— BEGIN Data block —
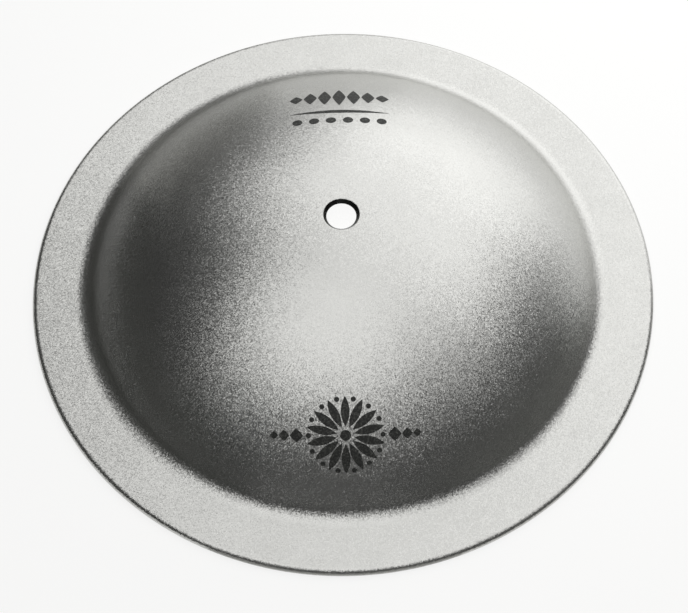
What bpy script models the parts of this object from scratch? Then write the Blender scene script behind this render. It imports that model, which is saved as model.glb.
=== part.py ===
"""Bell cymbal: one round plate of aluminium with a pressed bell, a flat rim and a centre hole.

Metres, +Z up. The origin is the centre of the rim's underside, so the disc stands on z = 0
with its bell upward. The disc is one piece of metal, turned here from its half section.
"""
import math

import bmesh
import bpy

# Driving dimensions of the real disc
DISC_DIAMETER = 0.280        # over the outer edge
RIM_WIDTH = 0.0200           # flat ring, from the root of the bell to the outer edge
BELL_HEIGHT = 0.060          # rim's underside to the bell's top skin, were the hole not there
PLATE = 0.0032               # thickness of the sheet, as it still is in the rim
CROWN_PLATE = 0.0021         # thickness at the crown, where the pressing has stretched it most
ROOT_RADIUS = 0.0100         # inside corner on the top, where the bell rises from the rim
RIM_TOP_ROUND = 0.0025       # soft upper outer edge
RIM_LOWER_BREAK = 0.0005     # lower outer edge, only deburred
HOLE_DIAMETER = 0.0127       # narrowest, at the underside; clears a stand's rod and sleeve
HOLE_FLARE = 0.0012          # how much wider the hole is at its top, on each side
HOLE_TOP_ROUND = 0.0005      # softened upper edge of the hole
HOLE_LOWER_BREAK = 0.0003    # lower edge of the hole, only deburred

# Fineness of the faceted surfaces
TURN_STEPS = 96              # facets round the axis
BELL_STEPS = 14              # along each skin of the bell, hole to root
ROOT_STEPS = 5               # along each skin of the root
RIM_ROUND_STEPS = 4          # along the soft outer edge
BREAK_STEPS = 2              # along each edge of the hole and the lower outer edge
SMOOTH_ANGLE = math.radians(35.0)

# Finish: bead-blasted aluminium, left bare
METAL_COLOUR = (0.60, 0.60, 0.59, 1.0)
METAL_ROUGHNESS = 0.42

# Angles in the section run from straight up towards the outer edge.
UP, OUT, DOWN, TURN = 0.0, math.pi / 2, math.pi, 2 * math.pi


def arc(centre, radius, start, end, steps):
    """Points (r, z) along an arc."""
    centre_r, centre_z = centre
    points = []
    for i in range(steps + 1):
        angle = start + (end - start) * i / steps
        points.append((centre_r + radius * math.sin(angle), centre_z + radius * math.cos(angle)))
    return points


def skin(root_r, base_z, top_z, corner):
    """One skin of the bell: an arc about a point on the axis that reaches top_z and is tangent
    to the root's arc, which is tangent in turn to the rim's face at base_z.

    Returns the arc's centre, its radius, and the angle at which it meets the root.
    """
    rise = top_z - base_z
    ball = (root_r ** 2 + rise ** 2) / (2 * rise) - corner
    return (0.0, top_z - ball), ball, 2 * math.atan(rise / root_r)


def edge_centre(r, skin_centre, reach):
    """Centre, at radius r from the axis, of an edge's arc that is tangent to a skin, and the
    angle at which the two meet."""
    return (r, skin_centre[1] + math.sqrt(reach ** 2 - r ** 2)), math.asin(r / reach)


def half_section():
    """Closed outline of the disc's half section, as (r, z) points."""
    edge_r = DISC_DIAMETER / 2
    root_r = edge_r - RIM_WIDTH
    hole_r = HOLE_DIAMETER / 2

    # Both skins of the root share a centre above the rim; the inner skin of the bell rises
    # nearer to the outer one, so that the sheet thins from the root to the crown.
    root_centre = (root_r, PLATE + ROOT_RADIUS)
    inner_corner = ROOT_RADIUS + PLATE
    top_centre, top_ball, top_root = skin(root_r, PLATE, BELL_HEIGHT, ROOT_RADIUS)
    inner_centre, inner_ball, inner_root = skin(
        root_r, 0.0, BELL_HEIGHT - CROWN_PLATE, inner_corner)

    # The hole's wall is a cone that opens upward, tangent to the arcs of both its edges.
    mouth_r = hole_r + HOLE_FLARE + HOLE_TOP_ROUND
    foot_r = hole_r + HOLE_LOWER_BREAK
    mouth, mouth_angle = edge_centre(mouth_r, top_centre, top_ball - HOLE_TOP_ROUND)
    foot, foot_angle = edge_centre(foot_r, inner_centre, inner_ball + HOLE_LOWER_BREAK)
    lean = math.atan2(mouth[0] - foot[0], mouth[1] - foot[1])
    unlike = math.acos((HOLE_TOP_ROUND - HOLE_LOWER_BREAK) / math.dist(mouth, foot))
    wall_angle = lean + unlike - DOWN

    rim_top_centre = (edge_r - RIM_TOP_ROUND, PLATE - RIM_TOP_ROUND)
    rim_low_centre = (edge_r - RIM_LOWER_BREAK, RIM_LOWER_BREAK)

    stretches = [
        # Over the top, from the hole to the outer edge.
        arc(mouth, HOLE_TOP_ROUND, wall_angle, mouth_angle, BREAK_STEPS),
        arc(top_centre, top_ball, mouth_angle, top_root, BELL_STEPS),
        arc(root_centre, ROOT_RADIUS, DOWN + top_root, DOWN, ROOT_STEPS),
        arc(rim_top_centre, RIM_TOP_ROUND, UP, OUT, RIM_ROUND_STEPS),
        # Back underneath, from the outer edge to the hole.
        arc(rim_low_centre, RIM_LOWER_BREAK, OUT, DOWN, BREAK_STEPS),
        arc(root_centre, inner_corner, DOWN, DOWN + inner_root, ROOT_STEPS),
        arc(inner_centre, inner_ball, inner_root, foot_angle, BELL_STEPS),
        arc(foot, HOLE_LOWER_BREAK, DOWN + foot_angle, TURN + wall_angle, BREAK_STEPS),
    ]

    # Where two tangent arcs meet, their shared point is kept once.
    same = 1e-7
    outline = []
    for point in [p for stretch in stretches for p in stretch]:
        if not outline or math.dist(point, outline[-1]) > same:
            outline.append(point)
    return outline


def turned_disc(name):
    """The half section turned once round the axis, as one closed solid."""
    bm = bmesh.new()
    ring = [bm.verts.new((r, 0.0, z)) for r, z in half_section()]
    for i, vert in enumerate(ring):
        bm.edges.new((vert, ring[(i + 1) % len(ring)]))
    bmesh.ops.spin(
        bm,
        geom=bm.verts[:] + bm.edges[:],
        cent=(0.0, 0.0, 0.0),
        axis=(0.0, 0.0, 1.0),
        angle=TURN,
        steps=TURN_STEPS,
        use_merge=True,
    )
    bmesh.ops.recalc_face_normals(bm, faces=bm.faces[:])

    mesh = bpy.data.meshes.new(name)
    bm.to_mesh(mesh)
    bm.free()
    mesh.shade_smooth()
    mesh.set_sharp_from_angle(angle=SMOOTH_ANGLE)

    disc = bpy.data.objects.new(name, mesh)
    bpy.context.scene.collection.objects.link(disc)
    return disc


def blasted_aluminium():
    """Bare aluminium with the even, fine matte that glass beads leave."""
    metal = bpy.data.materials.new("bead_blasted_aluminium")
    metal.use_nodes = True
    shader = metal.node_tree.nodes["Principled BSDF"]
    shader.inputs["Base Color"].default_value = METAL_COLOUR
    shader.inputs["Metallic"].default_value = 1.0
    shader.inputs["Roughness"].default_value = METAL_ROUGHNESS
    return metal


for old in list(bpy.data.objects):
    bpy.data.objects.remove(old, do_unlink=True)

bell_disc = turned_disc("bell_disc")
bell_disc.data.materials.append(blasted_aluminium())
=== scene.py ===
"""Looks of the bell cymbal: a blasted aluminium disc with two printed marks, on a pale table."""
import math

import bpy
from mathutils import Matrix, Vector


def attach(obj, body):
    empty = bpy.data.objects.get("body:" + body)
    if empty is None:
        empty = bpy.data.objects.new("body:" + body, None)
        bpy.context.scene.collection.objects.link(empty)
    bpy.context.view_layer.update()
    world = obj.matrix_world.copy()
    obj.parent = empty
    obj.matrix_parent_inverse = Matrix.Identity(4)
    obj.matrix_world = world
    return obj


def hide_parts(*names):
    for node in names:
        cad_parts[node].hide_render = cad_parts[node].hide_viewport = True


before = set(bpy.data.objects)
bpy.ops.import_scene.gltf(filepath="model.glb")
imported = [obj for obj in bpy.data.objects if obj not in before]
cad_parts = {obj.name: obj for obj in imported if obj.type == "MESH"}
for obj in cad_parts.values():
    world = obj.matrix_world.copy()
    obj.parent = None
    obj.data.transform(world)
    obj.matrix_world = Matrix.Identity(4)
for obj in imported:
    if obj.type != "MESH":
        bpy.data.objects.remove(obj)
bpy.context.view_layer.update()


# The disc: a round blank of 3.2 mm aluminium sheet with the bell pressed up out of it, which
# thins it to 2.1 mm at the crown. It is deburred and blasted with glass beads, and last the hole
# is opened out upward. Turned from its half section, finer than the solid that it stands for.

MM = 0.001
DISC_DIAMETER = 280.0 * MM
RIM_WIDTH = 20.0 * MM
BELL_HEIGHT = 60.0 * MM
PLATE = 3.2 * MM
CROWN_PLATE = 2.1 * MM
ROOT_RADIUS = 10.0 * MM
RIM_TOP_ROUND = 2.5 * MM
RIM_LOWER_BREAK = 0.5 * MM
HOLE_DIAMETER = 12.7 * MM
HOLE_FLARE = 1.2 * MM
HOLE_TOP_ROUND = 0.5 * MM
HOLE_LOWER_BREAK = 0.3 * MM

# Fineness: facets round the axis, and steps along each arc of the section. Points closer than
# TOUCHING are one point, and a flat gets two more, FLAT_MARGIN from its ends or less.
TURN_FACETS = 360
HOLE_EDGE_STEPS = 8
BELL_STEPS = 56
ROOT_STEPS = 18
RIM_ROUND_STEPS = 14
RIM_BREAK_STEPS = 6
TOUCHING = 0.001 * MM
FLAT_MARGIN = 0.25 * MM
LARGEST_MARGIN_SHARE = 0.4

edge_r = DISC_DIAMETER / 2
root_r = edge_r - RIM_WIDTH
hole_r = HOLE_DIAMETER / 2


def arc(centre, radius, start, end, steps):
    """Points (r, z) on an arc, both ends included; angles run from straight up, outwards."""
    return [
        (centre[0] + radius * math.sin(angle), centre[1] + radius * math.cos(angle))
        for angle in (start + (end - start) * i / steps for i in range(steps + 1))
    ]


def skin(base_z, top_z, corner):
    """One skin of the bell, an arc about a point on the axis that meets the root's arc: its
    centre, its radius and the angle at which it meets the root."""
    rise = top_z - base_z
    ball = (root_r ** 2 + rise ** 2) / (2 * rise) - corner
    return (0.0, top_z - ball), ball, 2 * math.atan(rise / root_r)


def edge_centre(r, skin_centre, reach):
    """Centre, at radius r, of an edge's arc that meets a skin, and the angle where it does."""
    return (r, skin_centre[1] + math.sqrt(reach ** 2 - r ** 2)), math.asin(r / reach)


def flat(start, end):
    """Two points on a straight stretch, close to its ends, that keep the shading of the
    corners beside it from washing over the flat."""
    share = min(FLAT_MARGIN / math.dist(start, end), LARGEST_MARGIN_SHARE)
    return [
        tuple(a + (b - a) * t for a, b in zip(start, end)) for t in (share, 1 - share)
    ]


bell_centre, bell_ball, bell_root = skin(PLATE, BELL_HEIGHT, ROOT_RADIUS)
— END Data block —
Given instruction :: Extract exactly and only the lines above from the line containing "mesh = bpy.data.meshes.new(name)" through the line containing "cad_parts[node].hide_render = cad_parts[node].hide_viewport", both end lines included.

Written solution ::
    mesh = bpy.data.meshes.new(name)
    bm.to_mesh(mesh)
    bm.free()
    mesh.shade_smooth()
    mesh.set_sharp_from_angle(angle=SMOOTH_ANGLE)

    disc = bpy.data.objects.new(name, mesh)
    bpy.context.scene.collection.objects.link(disc)
    return disc


def blasted_aluminium():
    """Bare aluminium with the even, fine matte that glass beads leave."""
    metal = bpy.data.materials.new("bead_blasted_aluminium")
    metal.use_nodes = True
    shader = metal.node_tree.nodes["Principled BSDF"]
    shader.inputs["Base Color"].default_value = METAL_COLOUR
    shader.inputs["Metallic"].default_value = 1.0
    shader.inputs["Roughness"].default_value = METAL_ROUGHNESS
    return metal


for old in list(bpy.data.objects):
    bpy.data.objects.remove(old, do_unlink=True)

bell_disc = turned_disc("bell_disc")
bell_disc.data.materials.append(blasted_aluminium())
=== scene.py ===
"""Looks of the bell cymbal: a blasted aluminium disc with two printed marks, on a pale table."""
import math

import bpy
from mathutils import Matrix, Vector


def attach(obj, body):
    empty = bpy.data.objects.get("body:" + body)
    if empty is None:
        empty = bpy.data.objects.new("body:" + body, None)
        bpy.context.scene.collection.objects.link(empty)
    bpy.context.view_layer.update()
    world = obj.matrix_world.copy()
    obj.parent = empty
    obj.matrix_parent_inverse = Matrix.Identity(4)
    obj.matrix_world = world
    return obj


def hide_parts(*names):
    for node in names:
        cad_parts[node].hide_render = cad_parts[node].hide_viewport = True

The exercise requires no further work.